Equipped with Nitro v5, C7gn instances (in preview) offer the best performance for network-intensive workloads with higher networking bandwidth, greater packet rate performance, and lower latency.
The pandemic has created a chance for AWS and Amazon to leverage their logistics expertise and provide an offering that will visualise any potential disruption.
Graviton 3E is the new processor designed for HPC (high performance computing).
HPC7g instances, which will enjoy the benefits of the above both, are not available yet. We are looking forward to collaborating with our customers in making use of these instances.
SRD Makes The Cloud Go Round
I like the analogy that Peter uses. He says that Scalable Reliable Diagram (SRD) is the wheel of the AWS network. It can be applicable in many AWS services.
For example, SRD makes EBS with lower latency and higher throughput possible. In fact, EBS write tail latency is 90% lower compared to that without SRD. All new EBS io2 volumes will be running on SRD with no extra cost, but only early next year.
ENA Express is ENA built on top of SRD, bringing the benefits of SRD to any network based services. You can enable ENA Express on new and existing ENAs and take advantage of this performance right away for TCP and UDP traffic between c6gn instances running in the same Availability Zone. However, one thing noteworthy is that ENA Express is currently limited to c6gn.16xlarge instances.
ElastiCache is an example of utilising ENA Express. Though its support for ENA Express is not available yet.
Machine Learning Capabilities Improved
There are two innovations behind the scene, stochastic rounding in precision accuracy and ring of rings synchronisation algorithm.
A new instance type called Trn1n was introduced at the keynote. It is a networking optimised version of Trn1, with 1600 Gbps EFA networking.

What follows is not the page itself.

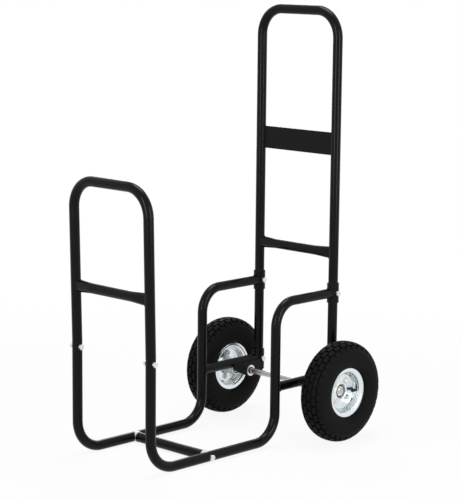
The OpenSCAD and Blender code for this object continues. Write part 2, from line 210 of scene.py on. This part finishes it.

It would provide faster distributed training of ultra-large models. It is not in the market yet though.
Lastly but not the least, Lambda SnapStart is another highlight of this keynote. It is available to Java runtime for the moment and with no additional cost. I think it excites me most as it would benefit a bigger range of customers. This feature is to solve the long cold start initialisation time problem. Magically, it reduces up to 90% in cold start latency.
Peter also shared the secret recipes of SnapStart.
It may involve some code changes to use this function. To ensure the uniqueness, you have to generate content like random numbers after initialisation.
AWS does so by profiling how the virtual machine accesses every snapshot during its boot sequence and predicts the next time with this information.
I can see AWS’s efforts in advancing hardware and software, which brings the performance game to a new level. It actually surprised me that AWS has designed custom chips. From a user’s perspective, it’s also good to see that AWS doesn’t trade security and cost for performance. I’m looking forward to seeing these new features rolled out and become available in the Sydney Region so I can experiment with them.